Even models of mass demonstration like Occupy, to the extent that they lionize the occupation of space by masses of bodies, and equate them to “activism” as such, can amount — as I said above — to a cargo cult. That is, they mistake the incidents of an older model of activism — marching, signs, slogans — to the thing itself, and hope to conjure results through the ritual use of those incidents.
This is not to deny that the Occupations of 2011 and other mass demonstrations since then have been valuable. Only to say that they are part of a larger movement whose primary focus is the creation of prefigurative counter-institutions, not protest as such. The most important stuff — democratic neighborhood assemblies, local currency systems, micromanufacture, Permaculture, squats, commons-based peer production — isn’t so visible.

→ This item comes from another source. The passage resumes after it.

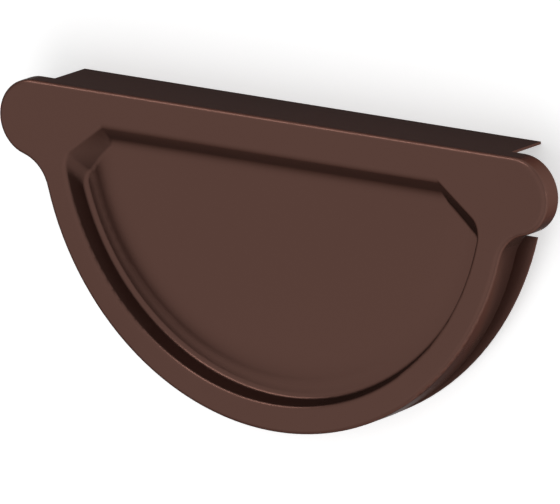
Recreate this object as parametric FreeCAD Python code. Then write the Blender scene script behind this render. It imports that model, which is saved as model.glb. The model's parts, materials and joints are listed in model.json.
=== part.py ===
import FreeCAD, Part
import math
import os

from FreeCAD import Vector

# Gutter end cap for a 125 mm half-round roof gutter, pressed from one piece of coated steel sheet.
# Drawn face up: X runs along the top edge, Y towards the top edge and Z out of the front face.
# The gutter's centre line is at X = 0, Y = 0, and the front face is at Z = 0.
# At the end the cap is laid down as it rests on a floor, and its lowest point gets Z = 0.

# Driving dimensions, in millimetres and degrees
sheet = 0.6
gutter_radius = 62.5            # outside of the gutter that the cap closes
gutter_clearance = 0.4          # between the gutter and the rim around it
face_bend = 1.2                 # outside radius where the front face turns back

top_edge_y = 7.8                # top edge above the gutter's centre line
ear_radius = 8.8                # rounded ears that cover the gutter's beads
ear_offset = 3.2                # centre of the ear, outwards from the gutter's outside
neck_radius = 9.1               # hollow between ear and rim

ear_wall_depth = 5.0
rim_wall_depth = 7.8
ear_wall_end_y = -11.3          # here the ear's shallow wall gives way to the deeper rim

top_flange_depth = 16.1
top_flange_end_gap = 0.3        # end of the flange, inwards from the gutter's outside

flare_top_width = 4.6           # flared strip behind the rim: its reach out of the rim's circle
flare_middle_width = 2.4        # at the ears, and at an angle below the gutter's centre line
flare_middle_angle = 31.0
flare_end_angle = 61.5          # here the strip has tapered away

face_land = 6.2                 # flat of the face between the rim and the pressed-in recess
recess_top_y = 0.0              # straight top edge of the recess
recess_corner_run = 11.3        # the corner slopes down from here, inwards from the arc's end
recess_corner_angle = 38.0
recess_corner_round = 4.0       # radius where the corner runs into the arc wall
recess_wall_draft = 15.0        # lean of the steep arc wall
wall_lip = 1.2                  # radius where the face dips into the arc wall and the corners
wall_foot = 1.4                 # outside radius at their foot
slope_run = 4.4                 # width of the slope inside the top edge and the corners
slope_lip = 2.4                 # radius where the face dips into the slope at the top edge
slope_foot = 5.0                # inside radius at the foot of that slope

panel_depth = 3.9               # flat panel in the middle of the recess
groove_depth = 4.8              # shallow groove between the steep wall and the panel
groove_floor = 3.4
groove_rise = 13.0              # lean of the soft rise from the groove to the panel
groove_bend = 8.0               # radius at the start of the rise
panel_bend = 25.0               # radius at the end of the rise

rim_radius = gutter_radius + gutter_clearance + sheet
ear_x = gutter_radius + ear_offset
top_flange_half_length = gutter_radius - top_flange_end_gap
recess_radius = rim_radius - face_land
recess_corner_x = recess_radius - recess_corner_run


def on_circle(centre, radius, angle):
    return centre + Vector(radius * math.cos(angle), radius * math.sin(angle), 0)


def arc(centre, radius, start, end):
    """Arc edge from one angle to another, either way round."""
    middle = (start + end) / 2
    points = [on_circle(centre, radius, angle) for angle in (start, middle, end)]
    return Part.Arc(*points).toShape()


def mirrored(edges):
    """The same edges on the other side of X = 0."""
    return [edge.mirror(Vector(0, 0, 0), Vector(1, 0, 0)) for edge in edges]


def neck_centre():
    """Centre of the hollow that touches both the ear and the rim circle."""
    ear = Vector(ear_x, top_edge_y - ear_radius, 0)
    to_rim = rim_radius + neck_radius
    to_ear = ear_radius + neck_radius
    along = (to_rim ** 2 - to_ear ** 2 + ear.Length ** 2) / (2 * ear.Length)
    aside = math.sqrt(to_rim ** 2 - along ** 2)
    direction = Vector(ear).normalize()
    downward = Vector(direction.y, -direction.x, 0)
    return direction * along + downward * aside


def outline(inset, z):
    """Front outline of the cap, moved inwards by inset, at height z."""
    centre = Vector(0, 0, 0)
    ear = Vector(ear_x, top_edge_y - ear_radius, 0)
    neck = neck_centre()
    to_neck = neck - ear
    ear_end = math.atan2(to_neck.y, to_neck.x)
    neck_end = math.atan2(-neck.y, -neck.x)
    rim_start = math.atan2(neck.y, neck.x)
    side = [
        arc(ear, ear_radius - inset, math.pi / 2, ear_end),
        arc(neck, neck_radius + inset, ear_end + math.pi, neck_end),
    ]
    top = Vector(ear_x, top_edge_y - inset, 0)
    top_line = Part.LineSegment(Vector(-top.x, top.y, 0), top).toShape()
    rim = arc(centre, rim_radius - inset, rim_start, -math.pi - rim_start)
    edges = [top_line] + side + [rim] + mirrored(side)
    wire = Part.Wire(Part.__sortEdges__(edges))
    wire.translate(Vector(0, 0, z))
    return wire


def body(inset, front, back):
    """Solid inside the outline, from front down to back, and the edges round its front."""
    solid = Part.Face(outline(inset, front)).extrude(Vector(0, 0, back - front))
    front_edges = [edge for edge in solid.Edges if lies_at(edge, front)]
    return solid, front_edges


def lies_at(edge, z):
    """True for an edge that stays at one height."""
    return abs(edge.BoundBox.ZMin - z) < 1e-4 and abs(edge.BoundBox.ZMax - z) < 1e-4


def leads_down(edge):
    """True for an edge that goes down most of the way from the face to the foot of the steep wall."""
    return edge.BoundBox.ZLength > groove_depth / 2


def block(x_from, x_to, y_from, y_to, z_from, z_to):
    corner = Vector(x_from, y_from, z_from)
    return Part.makeBox(x_to - x_from, y_to - y_from, z_to - z_from, corner)


def slant_like(radius):
    """Legs of the flat slant that touches a rounded corner of this radius in its middle."""
    return (2 - math.sqrt(2)) * radius


def walls_trimmed(shell):
    """Cut the wall back to its own depth at the ears and round the rim."""
    reach = 2 * rim_radius
    deep = -2 * top_flange_depth
    rim_cut = block(-reach, reach, -reach, ear_wall_end_y, deep, -rim_wall_depth)
    right = block(top_flange_half_length, reach, ear_wall_end_y, reach, deep, -ear_wall_depth)
    left = block(-reach, -top_flange_half_length, ear_wall_end_y, reach, deep, -ear_wall_depth)
    return shell.cut([rim_cut, right, left])


def flared_strip():
    """Strip that turns outwards behind the rim, widest at the ears, as one solid for each side."""
    centre = Vector(0, 0, 0)
    top_radius = rim_radius + flare_top_width
    top = on_circle(centre, top_radius, math.asin(ear_wall_end_y / top_radius))
    middle = on_circle(
        centre, rim_radius + flare_middle_width, -math.radians(flare_middle_angle))
    end = on_circle(centre, rim_radius, -math.radians(flare_end_angle))
    inside = Vector(0, ear_wall_end_y, 0)
    edges = [
        Part.LineSegment(inside, top).toShape(),
        Part.Arc(top, middle, end).toShape(),
        Part.LineSegment(end, inside).toShape(),
    ]
    sector = Part.Face(Part.Wire(edges)).extrude(Vector(0, 0, sheet))
    sector.translate(Vector(0, 0, -rim_wall_depth))
    hollow = Part.Face(outline(sheet, -rim_wall_depth)).extrude(Vector(0, 0, sheet))
    right = sector.cut(hollow)
    return [right, right.mirror(Vector(0, 0, 0), Vector(1, 0, 0))]


def along_top(edge):
    """True for an edge that runs parallel to the top edge of the cap."""
    return edge.BoundBox.YLength < 1e-4


def distance_from(centre, edge):
    """Distance from a point to the middle of an edge on the right, or of its mirror image."""
    middle = edge.valueAt((edge.FirstParameter + edge.LastParameter) / 2)
    return math.hypot(abs(middle.x) - centre.x, middle.y - centre.y)


def slope_inset(grow, z):
    """How far a slope has come inwards at height z, when it is moved outwards by grow."""
    lean = math.atan2(slope_run, panel_depth)
    return -z * math.tan(lean) - grow / math.cos(lean)


def slope_wedge(grow):
    """Room between the slopes at the top edge and the corners of the recess."""
    below = -groove_depth - 2 * grow
    upper = corner_polygon(slope_inset(grow, 0), 0)
    lower = corner_polygon(slope_inset(grow, below), below)
    return flat_sided_solid(upper, lower)


def slope_foot_strip(grow):
    """Strip that lies in the corner between the top slope and the panel, and rounds it."""
    angle = math.atan2(panel_depth, slope_run)
    radius = slope_foot + grow
    reach = radius * math.tan(angle / 2)
    panel_z = -panel_depth - grow
    corner = Vector(0, recess_top_y - slope_inset(grow, panel_z), panel_z)
    on_slope = corner + Vector(0, math.cos(angle), math.sin(angle)) * reach
    on_panel = corner - Vector(0, reach, 0)
    centre = on_panel + Vector(0, 0, radius)
    middle = centre + Vector(0, math.sin(angle / 2), -math.cos(angle / 2)) * radius
    edges = [
        Part.LineSegment(on_slope, corner).toShape(),
        Part.LineSegment(corner, on_panel).toShape(),
        Part.Arc(on_panel, middle, on_slope).toShape(),
    ]
    strip = Part.Face(Part.Wire(edges)).extrude(Vector(2 * recess_radius, 0, 0))
    strip.translate(Vector(-recess_radius, 0, 0))
    return strip


def flat_sided_solid(upper, lower):
    """Solid between two polygons with as many corners, with a flat face along each side."""
    loops = [upper, lower]
    for index in range(len(upper)):
        following = (index + 1) % len(upper)
        loops.append([upper[index], upper[following], lower[following], lower[index]])
    faces = [Part.Face(Part.makePolygon(loop + [loop[0]])) for loop in loops]
    return Part.Solid(Part.makeShell(faces))


def corner_polygon(inset, z):
    """Top edge and sloping corners moved inwards by inset, closed far below the recess."""
    angle = math.radians(recess_corner_angle)
    reach = 1.5 * recess_radius
    top = recess_top_y - inset
    corner_x = recess_corner_x - inset * math.tan(angle / 2)
    drop = (reach - corner_x) * math.tan(angle)
    return [
        Vector(-corner_x, top, z),
        Vector(corner_x, top, z),
        Vector(reach, top - drop, z),
        Vector(reach, -reach, z),
        Vector(-reach, -reach, z),
        Vector(-reach, top - drop, z),
    ]


def revolved(profile):
    """Solid turned about the Z axis from points that hold a radius and a height."""
    points = [Vector(radius, 0, z) for radius, z in profile]
    face = Part.Face(Part.makePolygon(points + [points[0]]))
    return face.revolve(Vector(0, 0, 0), Vector(0, 0, 1), 360)


def foot_radius():
    """Radius at the foot of the steep wall, before that corner is rounded."""
    return recess_radius - groove_depth * math.tan(math.radians(recess_wall_draft))


def grooved_plug(grow):
    """Round plug as deep as the panel, with a ring below it that presses the groove."""
    steep = math.radians(recess_wall_draft)
    rise = math.radians(groove_rise)
    groove_z = -groove_depth - grow
    panel_z = -panel_depth - grow
    wall_top = recess_radius + grow / math.cos(steep)
    floor_out = wall_top + groove_z * math.tan(steep)
    floor_in = foot_radius() - groove_floor - grow * math.tan(rise / 2)
    panel_edge = floor_in - (groove_depth - panel_depth) / math.tan(rise)
    plug = revolved([
        (0, 0), (wall_top, 0), (floor_out, groove_z), (floor_in, groove_z),
        (panel_edge, panel_z), (0, panel_z)])
    plug = plug.makeFillet(panel_bend - grow, circles(plug, panel_edge, panel_z))
    return plug.makeFillet(groove_bend + grow, circles(plug, floor_in, groove_z))


def circles(solid, radius, z):
    """Edges of a turned solid at one height and one distance from the Z axis."""
    return [edge for edge in solid.Edges if lies_at(edge, z)
            and abs(distance_from(Vector(0, 0, 0), edge) - radius) < 0.01]


def pocket(grow):
    """The recess as a solid plug. With grow, the plug is thicker by that much all round."""
    plug = grooved_plug(grow).common(slope_wedge(grow)).removeSplitter()
    corners = [edge for edge in plug.Edges if leads_down(edge)
               and distance_from(Vector(0, 0, 0), edge) > foot_radius()]
    plug = plug.makeFillet(recess_corner_round + grow, corners)
    foot = [edge for edge in plug.Edges if lies_at(edge, -panel_depth - grow)
            and edge.Curve.TypeId == "Part::GeomLine" and not along_top(edge)]
    plug = plug.makeFillet(wall_foot + grow, foot)
    return plug.cut(slope_foot_strip(grow))


def pressed_shell():
    """Face, walls, flared strip and recess as one sheet, with a flat slant inside its outer bend."""
    skin, skin_edges = body(0, 0, -top_flange_depth)
    skin = skin.makeFillet(face_bend, skin_edges)
    hollow, hollow_edges = body(sheet, -sheet, -top_flange_depth)
    hollow = hollow.makeChamfer(slant_like(face_bend - sheet), hollow_edges)
    shell = walls_trimmed(skin.cut(hollow)).fuse(flared_strip())
    shell = shell.fuse(pocket(sheet)).cut(pocket(0)).removeSplitter()
    top = [edge for edge in recess_edges(shell) if along_top(edge)]
    shell = shell.makeFillet(slope_lip, top)
    rest = [edge for edge in recess_edges(shell) if not along_top(edge)]
    return shell.makeFillet(wall_lip, rest)


def recess_edges(shell):
    """Edges where the front face ends at the recess."""
    return [edge for edge in shell.Edges
            if lies_at(edge, 0) and edge.BoundBox.YMax < recess_top_y + sheet]


def laid_down(shape):
    """Turn the cap to its rest: on the back of the top flange and the lowest point of the rim."""
    flange_edge = Vector(0, top_edge_y - sheet, -top_flange_depth)
    rim_edge = Vector(0, -rim_radius, -rim_wall_depth)
    lean = math.atan2(rim_edge.z - flange_edge.z, flange_edge.y - rim_edge.y)
    resting = shape.copy()
    resting.rotate(Vector(0, 0, 0), Vector(1, 0, 0), math.degrees(lean))
    box = resting.optimalBoundingBox(True, False)
    resting.translate(Vector(0, -box.Center.y, -box.ZMin))
    return resting


os.makedirs("parts", exist_ok=True)
end_cap = laid_down(pressed_shell())
end_cap.exportStep("parts/end_cap.step")
print("solids", len(end_cap.Solids), "valid", end_cap.isValid())
print("volume", round(end_cap.Volume, 1), "box", end_cap.BoundBox)
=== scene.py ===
import json
import math

import bpy
from mathutils import Matrix, Vector

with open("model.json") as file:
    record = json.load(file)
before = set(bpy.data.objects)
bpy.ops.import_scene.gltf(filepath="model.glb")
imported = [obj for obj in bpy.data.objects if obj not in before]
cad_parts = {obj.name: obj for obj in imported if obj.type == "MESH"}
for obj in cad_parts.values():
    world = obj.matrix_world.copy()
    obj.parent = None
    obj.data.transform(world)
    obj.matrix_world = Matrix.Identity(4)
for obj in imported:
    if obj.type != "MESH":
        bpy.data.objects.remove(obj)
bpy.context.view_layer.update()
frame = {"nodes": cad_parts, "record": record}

# The gutter end cap lies on its back on a white floor, and the camera looks down on its face.
# Lengths are in metres and angles in degrees, unless a name or a comment says otherwise.

mounts = {mount["name"]: mount for mount in frame["record"]["mounts"]}

# The face's own axes: along the top edge, towards the top edge and out of the face
along = Vector((1, 0, 0))
outwards = Vector(mounts["front_face"]["axis"])
upwards = Vector(mounts["top_flange"]["axis"])

# Camera, given by its angles to the face and the point of the face that it aims at
camera_turn = 36.257            # to the right of straight on
camera_rise = 14.215            # above straight on
camera_roll = -0.679            # about its line of sight
camera_distance = 3.017
aim_along = 0.00308             # from the middle of the front face's mount
aim_upwards = -0.02633
pixels_per_metre = 4541.5       # scale of the picture at the aim
pixels_across = 560             # width of the picture that this scale holds for
sensor_width = 36.0             # millimetres, as the lens is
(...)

There’s a tension in Sauter’s analysis between her evident desire to defend DDoS actions in terms of older traditions of civil disobedience, on the one hand, and the ambivalence of those engaged in the model themselves toward the goals of traditional civil disobedience. The classical model of civil disobedience as explained by Thoreau and King treated the protester as a citizen of the political community; the very requirement of accepting the state’s punishment, in order to spur the conscience of the political community and restore the laws to a just foundation, reflected a recognition of the state’s moral legitimacy and the need to be subject to its authority even in disobeying it. To the extent that the world revolutionary wave of the past twenty years is prefigurative, autonomist or secessionist — that is, that it seeks to build a new system outside the institutional framework of the old one — it is not interested primarily in capturing or influencing the policies of commanding-heights institutions within the existing society. And many subcurrents of that movement — particularly those with an avowedly anarchist or revolutionary ideology — explicitly reject the legitimacy of the state and its laws.
Early actors engaged in DDoS actions, like EDT and the electrohippies, saw such actions as a direct analog of traditional sit-ins, “which incorporate a give-and-take with the state and law enforcement into their operational logic.” They viewed public identification of themselves, and acceptance of the consequences, as part of the ethic of civil disobedience. However subsequent movements, like Anonymous, have taken a different view of “identification, responsibility, and state participation.” Anonymous,
which maintains anonymity as an aspect of their culture, refuses to buy the claim that the state is engaging with digital activism in good faith. Moreover, Anonymous for the most part refuses to acknowledge that national governments, particularly that of the United States, have any legitimate role in governing the internet at all.
Anonymous and its offshoots, rather than viewing the state as legitimate and attempting to influence its actions, act in the tradition of Barlow’s Declaration of Independence of Cyberspace: “You have no authority that we are bound to recognize.” Insofar as they engage in disruptive behavior, it’s not to reform the state or set it to rights, but to disrupt its ability — along with the corporate interests it serves — to function, so as to create breathing room for the emerging counter-institutions of the successor society.